Police work will change here, too--but societies generally get the kind of police work they ask for. If you, on the force, can effect change, you may find its not just a one-person crusade but that you get some grass-roots support also. People generally don't like corrupt cops, stupid cops, lots of crime and unresponsive government, so there is room for improvement if people demand it. Advanced degrees in criminology, a professional salary and on-going training would help the Israel Police become a force to be reckoned with. I think this will happen--and you may find police work very rewarding--my husband and his colleagues did. If its terrible, quit--but give it a try first.

 
At 10:26 PM, Blogger Olah Chadasha said...

Aliyah, you make a very good point. I will definitely have to give that some consideration. Now, I feel like I have too many options. I will have to take this all into account. Maybe, I was thinking, if I started somewhere smaller, like a smaller police station instead of head-quarters, I can start the small change. What do you think about that?
-OC

 
At 9:38 PM, Blogger Ezzie said...

OC - Email me sometime this weekend (serandez at gmail) and I'll try to email some people.

 
At 11:53 PM, Blogger Olah Chadasha said...

No problem. Thanks so much!!
-OC

 
At 11:00 AM, Blogger westbankmama said...

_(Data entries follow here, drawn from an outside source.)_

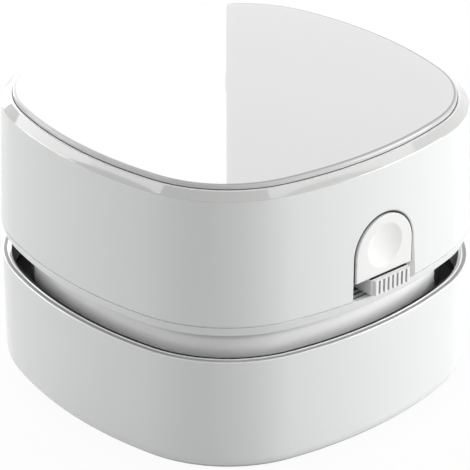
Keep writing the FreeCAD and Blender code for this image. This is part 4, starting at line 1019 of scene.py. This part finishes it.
# White polystyrene polished to a mirror: a clean sharp reflection over white.
polished = plastic("white_polished_plate", "#e7e7e7", 0.03, 1.52, 9.0, 0.0006, 0.003)
finish(top_plate, polished, "white_plate", "cover", "top_plate")
# The edge is polished too, and its grey is a painted reflection.
edge_painted_reflection = plastic("plate_edge_painted_reflection", "#cbcbcb", 0.04, 1.52, 9.0, 0.0006, 0.003)
trim(top_plate, edge_painted_reflection, lambda p, n: abs(n.z) < 0.985 and p.z > GAP_SHADOW_TOP)
# The ease between the dome and the edge is a darker grey, a painted reflection.
ease_painted_reflection = plastic("plate_ease_painted_reflection", "#aeaeae", 0.05, 1.5, 9.0, 0.0006, 0.003)
trim(top_plate, ease_painted_reflection, lambda p, n: 0.97 < n.z < 0.992)
# Below the edge the plate's side is black as painted shadow of the gap.
trim(top_plate, black_rubber, lambda p, n: abs(n.z) < 0.45 and p.z < GAP_SHADOW_TOP)
dress(abs_plain, "cover_frame")


# ------------------------------------------------------------- push button
# Satin ABS button with a finger dimple. Its stem runs in the frame's guide
# against a coil spring, and its hook arm reaches down to the cup's seat.
BUTTON_RADIUS = 7.15
BUTTON_LOW = 36.1
BUTTON_BACK = -39.3
FLANGE_BACK = -38.4
FLANGE_RADIUS = 8.05
BUTTON_FRONT = -41.95
DIMPLE_RADIUS = 4.45
DIMPLE_DEPTH = 0.75
DIMPLE_Z = 42.0
DIMPLE_ROUND = 0.12
BUTTON_ROUND = 0.18
STEM_RADIUS = 2.0
ARM_FRONT = -33.2
ARM_BACK = -31.8
ARM_TOP = 43.1
HOOK_LOW = 16.5
HOOK_TOP = 17.5
HOOK_TIP = -34.7


def round_in_arch(radius, y):
    """Round ring about the dimple's centre whose points lie in line with the arch's."""
    centre = Vector((CONTROL_X, y, DIMPLE_Z)) * MM
    return [centre + (p - centre).normalized() * radius * MM
            for p in arch(BUTTON_RADIUS, BUTTON_LOW, y)]


ball = (DIMPLE_RADIUS ** 2 + DIMPLE_DEPTH ** 2) / (2 * DIMPLE_DEPTH)
button_rings = []
for step in range(1, 15):
    across = DIMPLE_RADIUS * step / 14
    depth = DIMPLE_DEPTH - ball + math.sqrt(ball ** 2 - across ** 2)
    button_rings.append(round_in_arch(across, BUTTON_FRONT + depth))
button_rings += [arch(BUTTON_RADIUS, BUTTON_LOW, BUTTON_FRONT),
                 arch(BUTTON_RADIUS, BUTTON_LOW, FACE_Y - 0.1),
                 arch(BUTTON_RADIUS, BUTTON_LOW, BUTTON_BACK),
                 arch(FLANGE_RADIUS, BUTTON_LOW, BUTTON_BACK),
                 arch(FLANGE_RADIUS, BUTTON_LOW, FLANGE_BACK)]
push_button = pull_rings("release_button", button_rings)
# The dimple's edge and the button's own edge are rounded.
round_level(push_button, 13, DIMPLE_ROUND, 3)
round_level(push_button, 14, BUTTON_ROUND, 3)
stem = slab("stem", stem_outline(STEM_RADIUS), "Y", FLANGE_BACK - SUNK, ARM_BACK)
arm = slab("hook_arm", ((ARM_FRONT, ARM_TOP), (ARM_BACK, ARM_TOP), (ARM_BACK, HOOK_LOW),
                        (HOOK_TIP + 0.3, HOOK_LOW), (HOOK_TIP, HOOK_LOW + 0.3),
                        (HOOK_TIP, HOOK_TOP), (ARM_FRONT, HOOK_TOP)),
           "X", CONTROL_X - STEM_RADIUS, CONTROL_X + STEM_RADIUS, 0.15)
join(push_button, stem, arm)
# ABS from a lightly eroded mould: a soft satin, fine grain.
abs_satin = plastic("white_abs_satin", "#ececeb", 0.4, 1.53, 0.35, 0.008, 0.006)
finish(push_button, abs_satin, "white_satin", "button", "push_button")
# Its sides and flange are dark grey as painted shade in the gap round it.
trim(push_button, grey_painted_shadow, lambda p, n: FACE_Y - 0.1 < p.y < BUTTON_BACK + 0.02
     and math.hypot(p.x - CONTROL_X, max(p.z - ARCH_Z, 0)) > BUTTON_RADIUS - 0.1)
# Its lower face, above the knob, is black as painted shadow of the gap, in the black rubber
# material.
trim(push_button, black_rubber, lambda p, n: n.z < -0.5 and p.y < BUTTON_BACK
     and BUTTON_LOW - 0.1 < p.z < BUTTON_LOW + 0.1)


# ----------------------------------------------------------- button spring
# Coil spring of nickel-plated wire round the stem. It stands on the guide and
# pushes the flange forward, and it shortens as the button goes in.
SPRING_RADIUS = 3.0
SPRING_WIRE = 0.25
SPRING_TURNS = 3
SPRING_STEPS = 24
WIRE_SIDES = 10
climb = (GUIDE_FRONT - FLANGE_BACK - 2 * SPRING_WIRE) / (SPRING_TURNS * SPRING_STEPS)
coil_rings = []
for step in range(SPRING_TURNS * SPRING_STEPS + 1):
    turn = 2 * math.pi * step / SPRING_STEPS
    ring = []
    for i in range(WIRE_SIDES):
        angle = 2 * math.pi * i / WIRE_SIDES
        reach = SPRING_RADIUS + SPRING_WIRE * math.cos(angle)
        y = FLANGE_BACK + SPRING_WIRE * (1 + math.sin(angle)) + climb * step
        ring.append(Vector((CONTROL_X + reach * math.cos(turn), y,
                            ARCH_Z + reach * math.sin(turn))) * MM)
    coil_rings.append(ring)
button_coil = pull_rings("button_coil", coil_rings)
finish(button_coil, nickel_steel, "steel", "head", "button_spring")
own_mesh(button_coil)


# -------------------------------------------------------------- slide knob
# Satin ABS knob of the power switch. Eight upright ribs give the thumb a grip,
# and the switch lever is pressed into its back.
KNOB_LEFT = -3.4
KNOB_RIGHT = 6.4
KNOB_BACK = -37.2
KNOB_FRONT = -43.35
KNOB_GROOVE = -42.7
KNOB_LOW = 32.9
KNOB_TOP = 35.98
KNOB_CORNER = 0.45
KNOB_EDGE = 0.07
KNOB_RIBS = 8
RIB_FILL = 0.62
RIB_MARGIN = 0.225
RIB_DRAFT = 0.04
LEDGE_HEIGHT = 0.12
KNOB_SHADOW_FRONT = -42.3
KNOB_SHADOW_BACK = -38.2
KNOB_SHADOW_RISE = 0.07


def comb(front, groove):
    """Plan outline of the knob, with its ribs out to front and the grooves back to groove."""
    corner = []
    for step in range(5):
        angle = math.radians(22.5 * step)
        corner.append((KNOB_CORNER * (1 - math.cos(angle)), KNOB_CORNER * (1 - math.sin(angle))))
    points = [(KNOB_LEFT, KNOB_BACK)] + [(KNOB_LEFT + x, groove + y) for x, y in corner]
    pitch = (KNOB_RIGHT - KNOB_LEFT - 2 * RIB_MARGIN) / KNOB_RIBS
    for i in range(KNOB_RIBS):
        x = KNOB_LEFT + RIB_MARGIN + pitch * (i + (1 - RIB_FILL) / 2)
        points += [(x, groove), (x + RIB_DRAFT, front),
                   (x + pitch * RIB_FILL - RIB_DRAFT, front), (x + pitch * RIB_FILL, groove)]
    points += [(KNOB_RIGHT - x, groove + y) for x, y in reversed(corner)]
    return points + [(KNOB_RIGHT, KNOB_BACK)]


slide_knob = pull_rings("slide_knob_cap", [[Vector((x, y, z)) * MM
                                            for x, y in comb(KNOB_FRONT, KNOB_GROOVE)]
                                           for z in (KNOB_LOW, KNOB_TOP)])
# A thin ledge closes the ribs at the top.
ledge = box("knob_ledge", (KNOB_LEFT + KNOB_CORNER, KNOB_FRONT + 0.01, KNOB_TOP - LEDGE_HEIGHT),
            (KNOB_RIGHT - KNOB_CORNER, KNOB_GROOVE + 0.5, KNOB_TOP - 0.01))
join(slide_knob, ledge)
soften(slide_knob, KNOB_EDGE)
finish(slide_knob, abs_satin, "white_satin", "knob", "slide_knob")
# The grooves between the ribs are grey as painted shade.
groove_painted_shade = surface("grey_painted_shade_in_grooves", "#cdcdcf", "#bfbfc1", 0.6, 0.0,
                    "ShaderNodeTexNoise", (0.3, 0.3, 0.3), 0.01)
trim(slide_knob, groove_painted_shade, lambda p, n: abs(n.z) < 0.3
     and KNOB_FRONT + 0.1 < p.y < KNOB_GROOVE + 0.1
     and KNOB_LEFT + 0.7 < p.x < KNOB_RIGHT - 0.7)
# A black strip on the knob's top, under the button, is painted shadow of the gap there.
knob_painted_shadow = surface("black_shadow_on_knob", "#1c1c1d", "#101011", 0.95, 0.0,
               "ShaderNodeTexNoise", (0.3, 0.1, 0.1), 0.05)
knob_shadow_piece = box("knob_shadow_box", (KNOB_LEFT + 0.1, KNOB_SHADOW_FRONT, KNOB_TOP - 0.1),
            (KNOB_RIGHT - 0.1, KNOB_SHADOW_BACK, KNOB_TOP + KNOB_SHADOW_RISE), 0.02)
finish(knob_shadow_piece, knob_painted_shadow, "black_nylon", "knob")
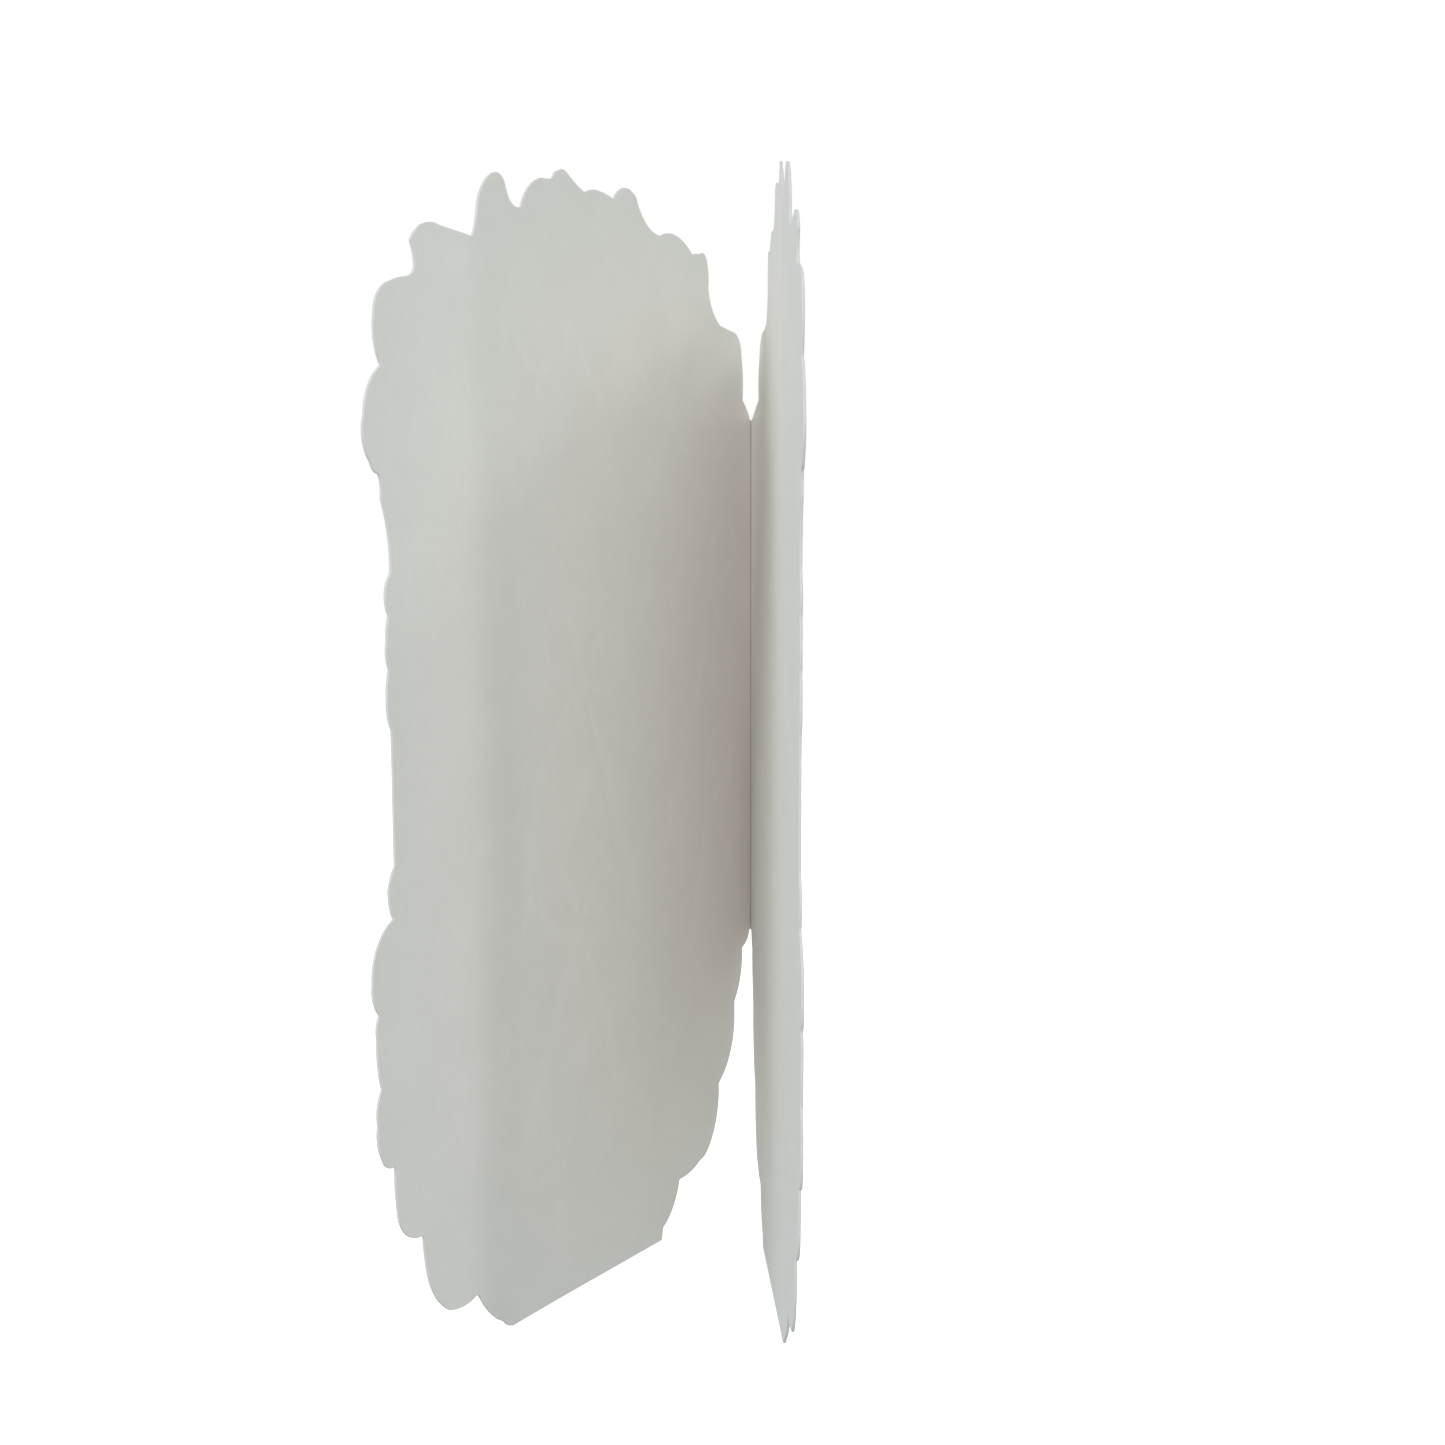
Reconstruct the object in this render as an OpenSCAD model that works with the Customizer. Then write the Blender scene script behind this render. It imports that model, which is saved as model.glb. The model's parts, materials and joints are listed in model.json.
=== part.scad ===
// A folded die-cut greeting card that stands on its own feet.
// Two scalloped covers meet at one upright fold. The back cover is flat. The front
// cover is scored near its free edge, so a narrow flap can bend outwards, and its
// outside carries a raised pattern of ribbon bows, small flowers and one garland.
//
// The card stands on Z = 0 with its origin under the middle of its box. The fold
// is at the back (+Y) and the covers open towards -Y, the front cover on -X.

/* [Cover] */
// Width of one cover from the fold to its widest lobe (mm)
cover_w = 126; // [116:1:136]
// Height of one cover from the table to its highest lobe (mm)
cover_h = 179; // [165:1:195]
// Thickness of the paperboard (mm)
board_t = 0.4; // [0.3:0.05:0.6]

/* [Stance] */
// Angle between the two covers as the card stands (degrees)
open_angle = 26.8; // [16:0.2:60]
// Outward bend of the front cover's flap at its score (degrees)
flap_bend = 5; // [0:0.5:15]

/* [Raised pattern] */
// Height that the pattern stands out of the front cover (mm)
relief_h = 0.15; // [0.1:0.05:0.3]
// Width of a ribbon tail at its free end (mm)
ribbon_w = 4; // [3:0.25:5]
// Radius of one flower petal (mm)
petal_r = 1.05; // [0.8:0.05:1.3]
// Width of the garland's line (mm)
garland_w = 1.1; // [0.8:0.1:1.6]

/* [Hidden] */

// The outline below is drawn on a cover of this width and height.
drawn_w = 126;
drawn_h = 179;
size_k = [cover_w / drawn_w, cover_h / drawn_h];

// Heights of the fold's two ends on the drawn cover.
fold_top = 144.5;
fold_foot = 49.5;
// The front cover's score: its distance from the fold and the heights of its ends.
drawn_score = 100;
score_top = 164;
score_foot = 8;

// Each outline row is [distance from the fold, height, bulge to the next row].
// The bulge is the arc's rise over half its chord: plus is a lobe, minus a hollow.
// Over the top, from the upper end of the fold to the upper end of the score.
top_edge = [
  [0, fold_top, 0.1], [3.5, 148, 0.1], [4, 156, 0.45], [8.5, 160, 0],
  [13.5, 160.5, -0.24], [18.5, 166.5, 0.15], [19, 171, 0.55], [22, 172, 0.1],
  [25, 171.5, 0.15], [33, 174, 0.1], [37.5, 173, -0.2], [44.5, 175.5, -0.1],
  [46.5, 178, 0.42], [54.5, 176.5, 0.06], [61, 177, 0.08], [64.5, 176, -0.05],
  [70, 178, 0.3], [73, 178, 0.25], [75, 176.5, -0.05], [78.5, 176, 0.23],
  [85, 170.5, -0.38], [89.5, 172.5, 0.34], [92.5, 174.5, 0.29], [98.5, 169, -0.1]
];
// Down the free edge, from the upper end of the score to its lower end.
free_edge = [
  [drawn_score, score_top, 0], [107.5, 164.5, 0.35], [114.5, 161.5, -0.15],
  [113.5, 158, -0.3], [115, 156.5, 0.05], [120, 155, 0.3], [123, 150.5, 0.2],
  [121.5, 143.5, 0.25], [125.5, 136.5, 0.3], [124, 130, 0.3], [122, 128.5, -0.1],
  [121.5, 125, -0.12], [119.5, 115, 0.35], [120, 109, 0.1], [120.5, 105.5, 0.18],
  [120, 101.5, 0.1], [120.5, 97.5, 0.15], [119.5, 93, 0], [119, 74, 0.1],
  [120.5, 71, 0.15], [119.5, 66.5, 0.3], [124.5, 58, 0.25], [123, 53.5, 0.2],
  [123.5, 50, 0.1], [122.5, 43, 0.2], [123.5, 38, 0.2], [122.5, 33, 0.4],
  [119.5, 31.5, 0.05], [119, 25, 0.44], [113, 20, 0.05], [112, 14, 0.2],
  [107, 7.5, 0.17]
];
// Along the foot, from the lower end of the score to the lower end of the fold.
foot_edge = [
  [drawn_score, score_foot, 0.15], [92, 1.5, 0.15], [89, 0, 0], [37.5, 0, 0],
  [37, 2, 0.22], [30.5, 9, 0.1], [22, 10.5, 0.15], [18.5, 12, 0.24],
  [14, 23, 0.25], [7, 33, 0], [7, 37, 0.22], [3.5, 46.5, 0.25]
];

// Longest straight step along an arc.
arc_step = 1.2;

// Depth of the layers, measured outwards from the plane through the fold's axis.
face_gap = 0.1;
mid_n = face_gap + board_t / 2;
outer_n = face_gap + board_t;

// The fold is a round bead on its axis, and the covers start just clear of it.
fold_r = outer_n - 0.05;
run_gap = 0.06;
cover_start = fold_r + run_gap;

// A score is a thin bead in the middle of the board, with the board's edges
// set back from it far enough for a right-angle bend.
score_r = board_t / 2;
score_s = drawn_score * size_k[0];
score_set_back = score_r + run_gap;

half_open = open_angle / 2;
flap_open = half_open + flap_bend;

// The widest lobe bulges past its drawn points and sets how far each cover reaches.
free_line = outline(free_edge, [drawn_score, score_foot]);
reach = max([for (p = free_line) p[0]]);
front_x = score_s * sin(half_open) + mid_n * cos(half_open)
          + (reach - score_s) * sin(flap_open) + board_t / 2 * cos(flap_open);
back_x = reach * sin(half_open) + outer_n * cos(half_open);
depth = reach * cos(half_open) - face_gap * sin(half_open);

// The fold's place, with the card's box centred on the origin.
fold_x = (front_x - back_x) / 2;
fold_y = (depth - fold_r) / 2;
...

OC - I would research the kinds of crimes perpetrated in Israel before exploring further. Perhaps there isn't interest in forensic psychology because there isn't as much need for it. I know that the murder rate, for example, is lower in Israel than in other countries (domestic violence in certain sectors makes up a good part of this statistic).

 
At 1:26 PM, Blogger tafka PP said...

OC,

I also might have some contacts for you. Email me if you want more information.

PP

PS- WBM is sadly wrong, Israel's Domestic Violence stats are the same as anywhere else in the developed world...

 
At 2:27 PM, Blogger Olah Chadasha said...

tafka, I will email you later today. Thank so much. I really appreciate it.